Bulletin de l’Association de Géographes Français (Oct 2020)
Presqu’un siècle de géomorphologie dans le Bulletin de l’Association de Géographes Français
Abstract
The Bulletin of the Association of French Geographers has now been fully digitized. Online issues from 1924 to 2012 are provided by Persée, later ones by Open Edition. An analysis of more than three thousand articles, among which a thousand deal with geomorphology — whether in a narrow (i.e. structural and climatic geomorphology) or a wider sense that includes environmental geography and anthropogeomorphology — documents the gradual replacement of the Davisian cycle of erosion as an overarching paradigm by the model of erosion systems advocated by Cholley and Tricart from the 1950s onwards.

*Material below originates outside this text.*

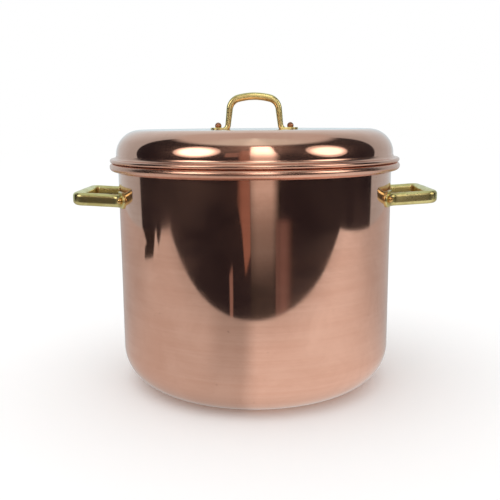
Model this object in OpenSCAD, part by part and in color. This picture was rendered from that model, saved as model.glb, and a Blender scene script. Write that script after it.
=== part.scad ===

The naturalistic study of planet Earth is also shown to have gradually given way to an anthropocentric frame of reference, with likewise a shift in perspective from geological deep time to historic time. The latter spans the “longue durée” of civilizations as addressed in geoarchaeology to the current affairs of modern societies, dealing for example with the geomorphological aspects of so-called natural hazards. This longitudinal study of the journal’s output evidences profound transformations in the profile of geomorphology as a discipline. Broadening geomorphology to new themes, however, has also resulted in reducing its scope to technical approaches and in somewhat diluting its identity in the melting pot of environmental geography.